*** The records
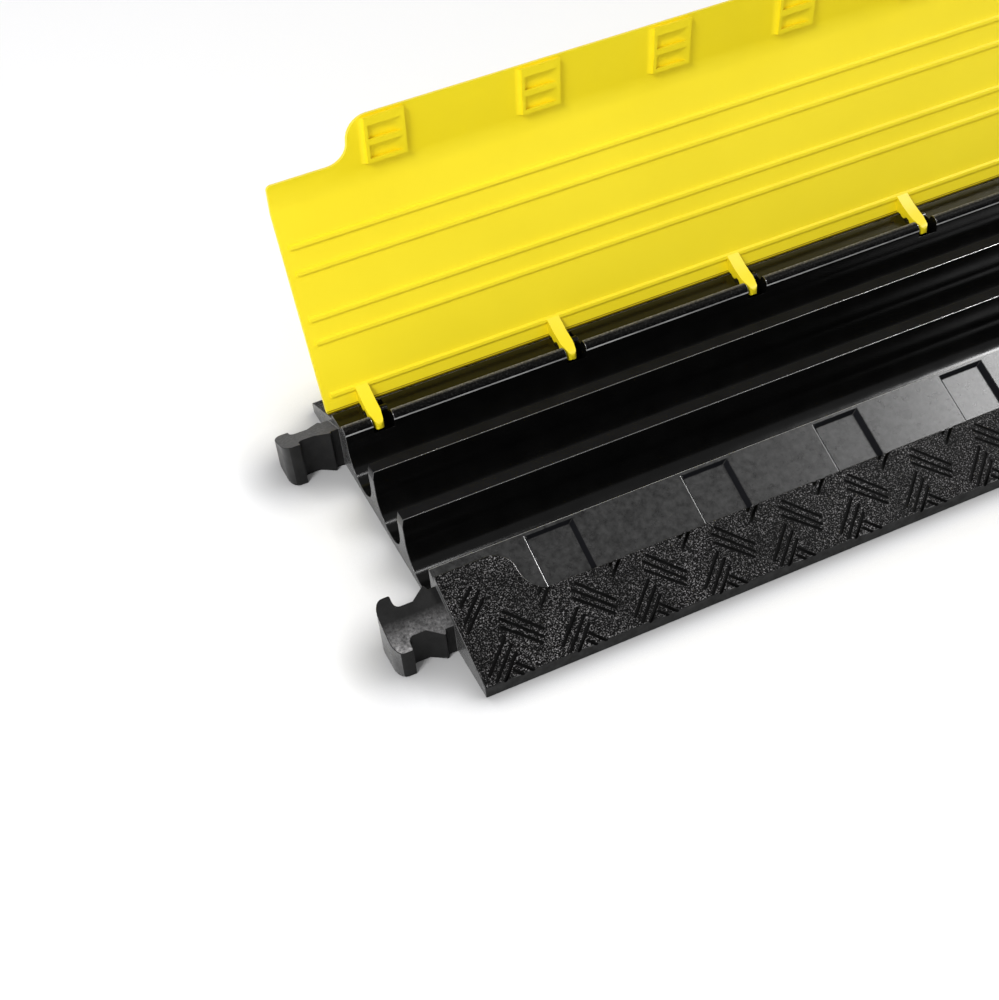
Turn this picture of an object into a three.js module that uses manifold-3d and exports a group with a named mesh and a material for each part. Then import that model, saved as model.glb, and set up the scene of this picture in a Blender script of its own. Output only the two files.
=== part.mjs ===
// A section of floor cord cover: a rubber base with three cable channels between two ramps, and a lid
// that turns on pins behind the rear channel. Lengths in millimetres. X runs along the channels, Y from
// the front ramp to the rear ramp, Z up from the floor. The lid stands open.
import * as THREE from 'three';
import { mergeVertices } from 'three/addons/utils/BufferGeometryUtils.js';
import Module from 'manifold-3d';

const wasm = await Module();
wasm.setup();

// Base section.
const sectionLength = 1000;
const footHalfWidth = 141.4;
const lipHeight = 7.5;
const rampTopHeight = 40.7; // where the ramp meets the front channel
const channelHeight = 41.6;
const middleChannelWidth = 38.6;
const sideChannelWidth = 39.6;
const dividerWidth = 8.8;
const channelFloor = 4;
const rearShelfHeight = 33.3;
const rearShelfY = 92.8; // rear edge of the shelf
const rearShelfStep = 2.6; // run of the step down to the rear ramp
const ridgeRadius = 4.5;
const endBevelRun = 1.3;
const endBevelDrop = 5.9;

// Deck that the lid's front strip lies on.
const deckDrop = 4.2; // below the ramp's face
const deckFrontY = -102.8;
const deckEndY = -75.3; // front edge of the deck near each end
const deckNeckLength = 32.7; // length of that narrow part
const outerCurveX = 14;
const outerCurveY = 12.1;
const innerCurveX = 14.3;

// Recesses in the deck, for the lid's blocks.
const recessDepth = 4;
const recessLength = 31.8;
const recessFirst = 59.6; // from the end to the first recess
const recessSecond = 103.7; // from the first recess to the second
const recessCount = 10;
const recessRim = 2; // wall left beside the front channel
const recessChamfer = 1.6;
const recessSlope = 2.8;

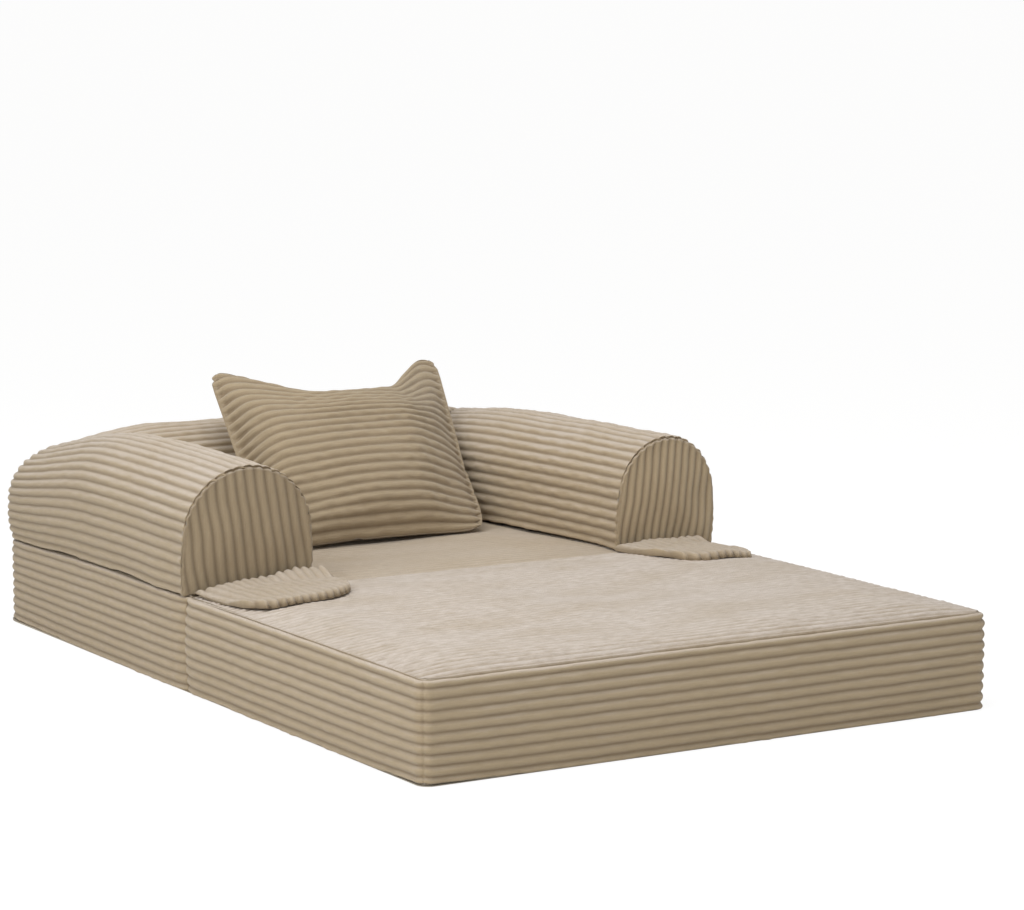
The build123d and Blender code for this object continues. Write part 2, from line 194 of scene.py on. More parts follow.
def rib_height(across, pitch):
    """Height of a rib from 0 in its valleys to 1 on its crest, by (sin^2 + floor)^power: broad on top and
    soft below."""
    low = rib_floor**rib_power
    high = (1 + rib_floor) ** rib_power
    return ((np.sin(math.pi * across / pitch) ** 2 + rib_floor) ** rib_power - low) / (high - low)


def outward(points):
    """Unit normals of a grid of points: the cross product of its directions, turned away from its middle."""
    normal = np.cross(np.gradient(points, axis=0), np.gradient(points, axis=1))
    normal /= np.linalg.norm(normal, axis=-1, keepdims=True) + 1e-12
    away = points - points.mean(axis=1, keepdims=True)
    return normal if (normal * away).sum() > 0 else -normal


def quilt(points, along, across, cover, pitch=rib_pitch, depth=rib_depth, seed=1):
    """Raises ribs on a grid of points, along its normals. along and across are metres of cloth from one
    corner, and cover fades the ribs from 1 to 0. Each rib wavers a little and is fuller in some places."""
    waver = across + rib_waver * wander(along, across, 0.07, seed)
    height = rib_height(waver, pitch)
    fullness = 1 + 0.17 * wander(along, across, 0.032, seed + 1)
    fullness = fullness + 0.10 * wander(along, across, 0.16, seed + 2)
    lift = depth * (height * fullness - 1) * cover
    return points + outward(points) * lift[..., None], height * cover + (1 - cover) * 0.5


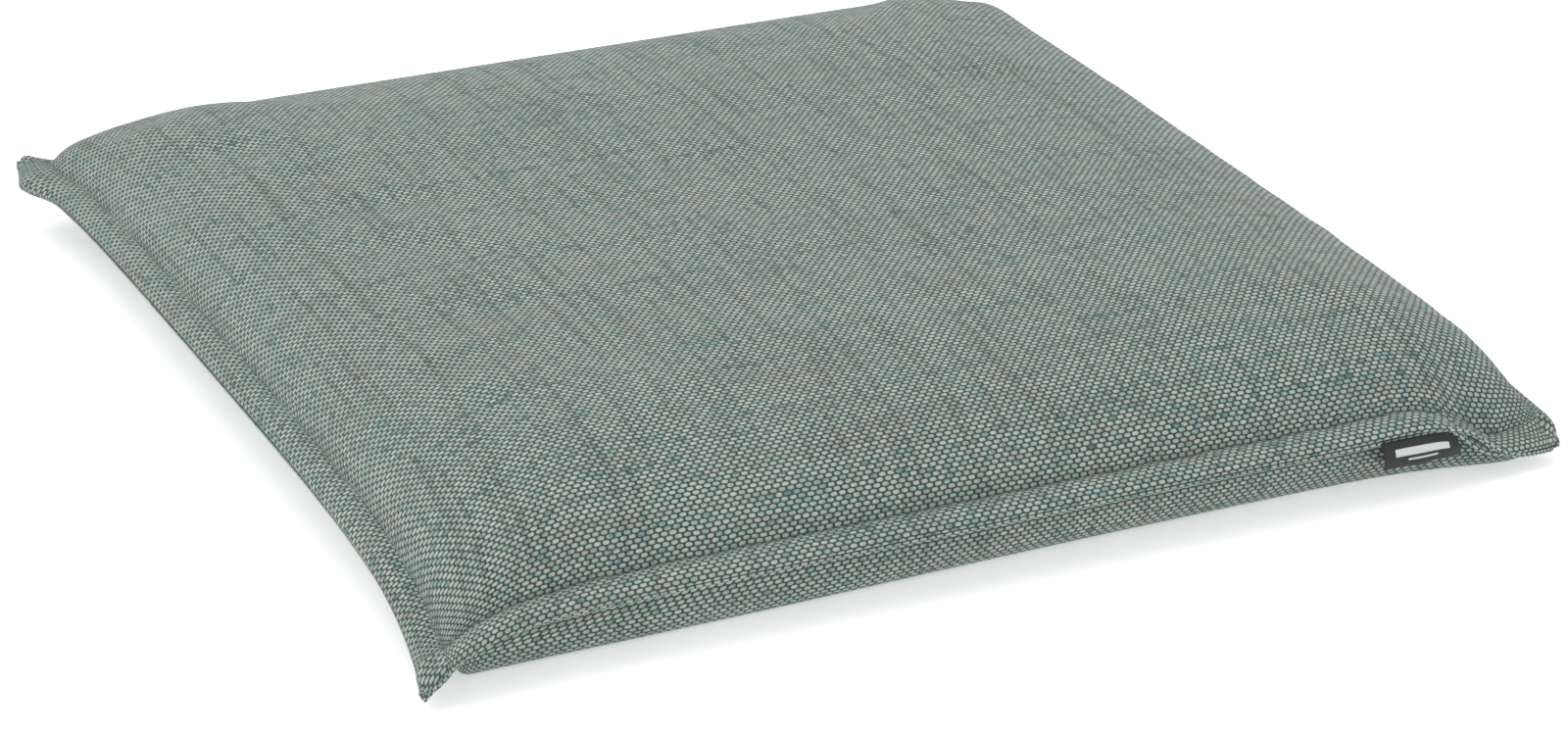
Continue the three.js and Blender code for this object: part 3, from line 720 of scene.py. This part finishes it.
def cloth_uv(s, t, surface):
    """Millimetres along the cloth: the length of the middle cross-section up to each parameter, both ways."""
    fine = np.linspace(-1, 1, 1601)
    lengths = []
    for cut in (surface(fine, 0 * fine), surface(0 * fine, fine)):
        steps = np.linalg.norm(np.diff(cut, axis=0), axis=1)
        run = np.concatenate([[0], np.cumsum(steps)])
        lengths.append(run - run[len(fine) // 2])
    return np.stack([np.interp(s, fine, lengths[0]), np.interp(t, fine, lengths[1])], -1)


def puckers(s, t, facing):
    """Small gathers along the topstitching: waves of 9 to 34 mm along the seam, strongest at the stitches and
    dying away as an exponential, with lengths and phases from a seeded generator."""
    rng = np.random.default_rng(PUCKER_SEED[facing])
    total = np.zeros_like(s)
    for along, to_seam in ((s, t), (t, s)):
        wave = sum(rng.uniform(0.5, 1.0) * np.sin(HALF * along * 2 * np.pi / rng.uniform(9, 34)
                                                  + rng.uniform(0, 6.3)) for _ in range(PUCKER_WAVES)) / 3.2
        gap = (BODY - np.abs(to_seam)) * HALF / BODY
        fade = np.exp(-np.maximum(gap, 0) / 7.0) * np.exp(-np.maximum(-gap, 0) / 14.0)
        total += wave * fade
    return facing * PUCKER * total


def panel_grids(surface, s, t, facing, swell_field=None):
    """The face of a panel and its back, one cloth thickness inside it along the normal."""
    face = surface(s, t)
    face[..., 2] += puckers(s, t, facing) * (np.abs(s) < 1) * (np.abs(t) < 1)
    if swell_field is not None:
        face += normals_of(face) * swell_field[..., None]
    if facing < 0:
        face[..., 2] = np.maximum(face[..., 2], 0)
        face, s, t = face[:, ::-1], s[:, ::-1], t[:, ::-1]
    back = face - normals_of(face) * CLOTH
    return face, back, cloth_uv(s, t, surface)


swell_here = resampled(sim_place, swell, lines, lines) * (np.abs(S) < BODY) * (np.abs(T) < BODY)
face, back, uv = panel_grids(top_surface, S, T, 1, swell_here)
cover_top = closed_panel("cover_top", face, back, uv, tweed_cloth, lip=COVER_LIP, turn=COVER_TURN)
print("cover_top:", len(cover_top.data.polygons) * 2, "triangles")

# %% [markdown]
# ### Where the zip parts the underside
# The zip's tape, coil and slider keep the CAD's shapes and places, so the cloth beside them has to lie in the
# CAD's own plane: 39 degrees, from the floor up to the rear seam. A straight Bezier gives that plane. The
# slot is a little over 10 mm wide and closes at both ends.

# %% Lower panel and rear strip
ZIP_MIDDLE = np.array([0.0, 204.395, 11.361])
DOWN_SLOPE = np.array([0.0, -0.776488, -0.630133])
OUTWARD = np.array([0.0, 0.630133, -0.776488])
SLOT_HALF, SLOT_END, SLOT_CLOSING, SLOT_LEAST = 5.2, 190.0, 5.0, 0.12

fine_t = np.linspace(0.3, BODY, 900)
slope_cut = under_surface(0 * fine_t, fine_t)
slope_place = (slope_cut - ZIP_MIDDLE) @ DOWN_SLOPE
level = (slope_cut - ZIP_MIDDLE) @ OUTWARD
off_plane = np.abs(level[np.abs(slope_place) < 10]).max()
print("rear slope lies within", off_plane.round(2), "mm of the zip's plane")


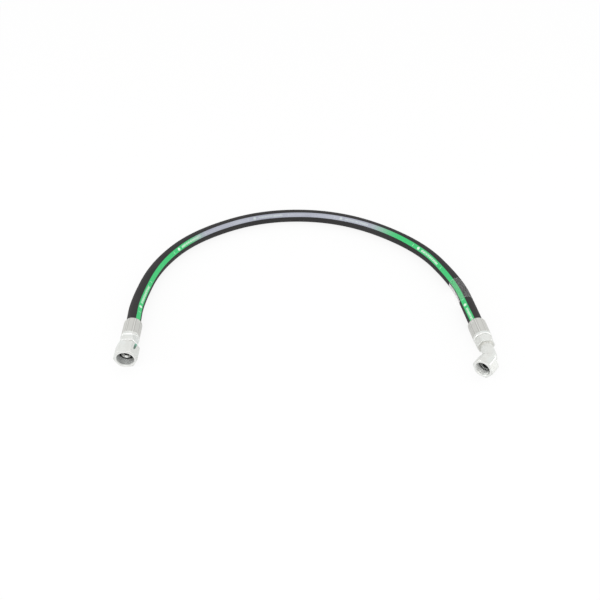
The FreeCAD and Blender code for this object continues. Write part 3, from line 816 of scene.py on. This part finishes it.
# %% [markdown]
# Materials are written as sums. Wire wraps one socket, and arithmetic on it adds Math nodes, so a
# mask reads like a formula. Graph adds any other node: what it is, its settings, and its sockets.
# Colours are blended with Mix nodes, because a Math node would turn them grey.

# %% Sockets that do arithmetic


def operator(operation):
    """A method that puts a Math node on its value and the others."""
    return lambda value, *others: value.math(operation, *others)


class Wire:
    """A value that varies over a surface. Arithmetic on it adds Math nodes."""

    def __init__(self, graph, socket):
        self.graph, self.socket = graph, socket

    def math(self, operation, *others):
        """A Math node whose first value is this one."""
        values = dict(enumerate((self, *others)))
        return self.graph.node("Math", values, operation=operation)

    __add__ = __radd__ = operator("ADD")
    __mul__ = __rmul__ = operator("MULTIPLY")
    __sub__ = operator("SUBTRACT")
    __truediv__ = operator("DIVIDE")
    __mod__ = operator("FLOORED_MODULO")
    __gt__ = operator("GREATER_THAN")
    __lt__ = operator("LESS_THAN")
    __abs__ = operator("ABSOLUTE")

    def __rsub__(self, other):
        return self.graph.node("Math", {0: other, 1: self}, operation="SUBTRACT")

    def vector_math(self, operation, other):
        """A Vector Math node whose first vector is this one."""
        return self.graph.node("VectorMath", {0: self, 1: other}, operation=operation)

    def part(self, axis):
        """One part of a vector."""
        return self.graph.node("SeparateXYZ", {0: self}, output=axis)

    def step(self, low, high):
        """A mask that rises smoothly from 0 at low to 1 at high."""
        sockets = {"Value": self, "From Min": low, "From Max": high}
        return self.graph.node("MapRange", sockets, interpolation_type="SMOOTHSTEP")

    def blend(self, first, second):
        """A colour between two, by this mask from 0 to 1."""
        settings = {"output": 2, "data_type": "RGBA", "clamp_factor": True}
        return self.graph.node("Mix", {0: self, 6: first, 7: second}, **settings)

    def noise(self, scale, detail=3.0, roughness=0.6):
        """Soft patches from 0 to 1. A scale of three numbers pulls them out along an axis."""
        if isinstance(scale, tuple):
            return self.vector_math("MULTIPLY", scale).noise(1.0, detail, roughness)
        sockets = {"Vector": self, "Scale": scale, "Detail": detail, "Roughness": roughness}
        return self.graph.node("TexNoise", sockets)

    def bump(self, distance):
        """A normal that follows this height, whose full range stands for that many metres."""
        return self.graph.node("Bump", {"Height": self, "Distance": distance})


class Graph:
    """The nodes of one material or world."""

    def __init__(self, owner):
        owner.use_nodes = True
        self.tree = owner.node_tree
        self.tree.nodes.clear()

    def node(self, kind, sockets=None, output=0, **settings):
        """Adds a node: its settings first, then its sockets' values or links. Gives one output."""
        made = self.tree.nodes.new("ShaderNode" + kind)
        for name, value in settings.items():
            setattr(made, name, value)
        for key, value in (sockets or {}).items():
            target = made.inputs[key]
            if isinstance(value, Wire):
                self.tree.links.new(value.socket, target)
            else:
                target.default_value = (*value, 1) if target.type == "RGBA" else value
        return Wire(self, made.outputs[output]) if len(made.outputs) else None

    def coordinates(self, name):
        """A Texture Coordinate output by its name."""
        return self.node("TexCoord", output=name)

    def unrolled(self):
        """The UV map, and its two parts: metres along a piece and metres round it."""
        uv = self.coordinates("UV")
        return uv, uv.part(0), uv.part(1)

    def mark(self, name):
        """A mark on a piece's points, or 0 on a piece that carries none."""
        return self.node("Attribute", output="Fac", attribute_name=name)

    def finish(self, **sockets):
        """A Principled surface with these sockets, wired to the output."""
        named = {name.replace("_", " "): value for name, value in sockets.items()}
        surface = self.node("BsdfPrincipled", named)
        self.node("OutputMaterial", {"Surface": surface})


def off_middle(cells):
    """How far a value is from the middle of its cell, where each cell is 1 wide."""
    return abs(cells % 1.0 - 0.5)


def new_material(name):
    """A named material and its empty graph."""
    material = bpy.data.materials.new(name)
    return material, Graph(material)


def dress(material, *pieces):
    """Gives pieces their material in place of any other."""
    for piece in pieces:
        piece.data.materials.clear()
        piece.data.materials.append(material)
    print(material.name, "is on", ", ".join(piece.name for piece in pieces))


print("shader words: Wire for numbers, Graph for nodes")

# %% [markdown]
# The cover cures wrapped in wet cloth and keeps the cloth's weave. So its rubber gets two sets of
# crossing ridges at their true size of half a millimetre, with a dusty bloom in soft patches and a
# few scuffs that are paler and smoother.

# %% Cover rubber
WEAVE, WEAVE_SLANT = 0.00055, 0.35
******
Of all the entries above, repeat only the lines from the line that has "Continue the three.js" to the line that has "fine, lengths[1])], -1)", both lines included, exactly.

Continue the three.js and Blender code for this object: part 3, from line 720 of scene.py. This part finishes it.
def cloth_uv(s, t, surface):
    """Millimetres along the cloth: the length of the middle cross-section up to each parameter, both ways."""
    fine = np.linspace(-1, 1, 1601)
    lengths = []
    for cut in (surface(fine, 0 * fine), surface(0 * fine, fine)):
        steps = np.linalg.norm(np.diff(cut, axis=0), axis=1)
        run = np.concatenate([[0], np.cumsum(steps)])
        lengths.append(run - run[len(fine) // 2])
    return np.stack([np.interp(s, fine, lengths[0]), np.interp(t, fine, lengths[1])], -1)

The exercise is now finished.